Bodi fährt durch das Tor des Marinestützpunkts von Dakar. Am Eingang stehen zwei Soldaten, die müde die Hand zum Gruß heben, auf der linken Seite, in einem sandgelben Gebäude, ist das Lagezentrum, Bodis Arbeitsplatz. Die Straße schlängelt sich an den Kaimauern entlang, an denen graue Marineschiffe liegen wie schlafende Tiere. „Alles Schrott“, sagt Bodi. „Die funktionieren fast alle nicht mehr.“ Die Senegalesen hätten nur eine Hand voll einsatzfähiger Schiffe. „Und die haben natürlich die Europäer bezahlt.“
Offiziell werden die Senegalesen nur unterstützt
Am Ende der Kaistraße liegen die beiden Schiffe der Guardia Civil, Typ Rodman 101, 31 Meter lang, 1.500 PS, Nachtsichtgeräte, Infrarotkameras, moderne Radarsensoren, je zehn Mann Besatzung, Höchstgeschwindigkeit 64 Stundenkilometer. Jede Nacht fahren sie hinaus, unterstützt von einem Helikopter, den die Spanier auf dem Flughafen von Dakar stationiert haben.

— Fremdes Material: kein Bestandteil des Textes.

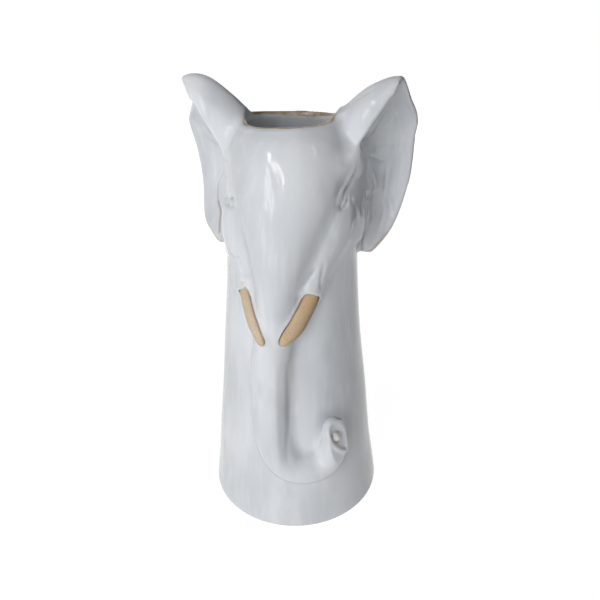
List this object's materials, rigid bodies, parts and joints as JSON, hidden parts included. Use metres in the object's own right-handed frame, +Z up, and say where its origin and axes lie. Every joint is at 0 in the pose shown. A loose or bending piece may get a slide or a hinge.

„Mit den Senegalesen beobachten wir die Boote, die in Richtung Kanaren fahren. Wir halten sie auf und bringen sie zurück“, sagt Bodi. Er geht auf die Brücke, zeigt die Monitore der Wärmebildkameras. „Die Boote der Illegalen sieht man nicht auf dem Radar.“
Offiziell unterstützen die Spanier die Senegalesen nur. Tatsächlich „entscheiden wir, wohin wir fahren und welche Schiffe kontrolliert werden. Die Senegalesen führen das dann aus“, sagt Bodi. Die Arbeit sei „präventiv“, sagt er. „Die sollen wissen, dass wir hier sind, und gar nicht erst losfahren.“
Spanien war das erste Land der EU, in das im letzten Jahrzehnt in größerer Zahl irreguläre MigrantInnen aus Afrika kamen. Und es war das erste, das auf die Idee kam, den Transitstaaten mehr Entwicklungshilfe zu geben, um diese zu blockieren. Mit seinem „Plan África“ ab 2004 vervierfachte Spanien seine Hilfsgelder in Westafrika. „Wir glauben, dass es sinnvoll ist, die Aufstockung der Entwicklungshilfe an die Ausarbeitung von Migrationsabkommen zu koppeln“, sagte der damalige Justizminister Juan Fernando López Aguilar.
Migration Control: Auf einer eigenen Webseite hat die taz eine umfassende Dokumentation der EU-Migrationskontrolle in Afrika erstellt: taz.de/migcontrol mit Länderreports, Hintergrundtexten und Originaldokumenten. Fünf Monate lang wurde dafür in 21 Ländern recherchiert. Die Seite ist auch auf Englisch und in Kürze auf Französisch verfügbar.
taz-Serie: Vom 17. November bis 15. Dezember 2016 wurden Recherchen wöchentlich in der taz veröffentlicht, am 16. Dezember folgte ein taz-Dossier mit den wichtigsten Ergebnissen. Weitere Reportagen erschienen in der taz.am wochenende am 17. Dezember und am 28. Januar 2017. Auch ein Jahr später verfolgen wir die Entwicklungen weiter und treten in eine erneute Serie von Beiträgen zur europäischen Migrationskontrolle auf dem afrikanischen Kontinent ein.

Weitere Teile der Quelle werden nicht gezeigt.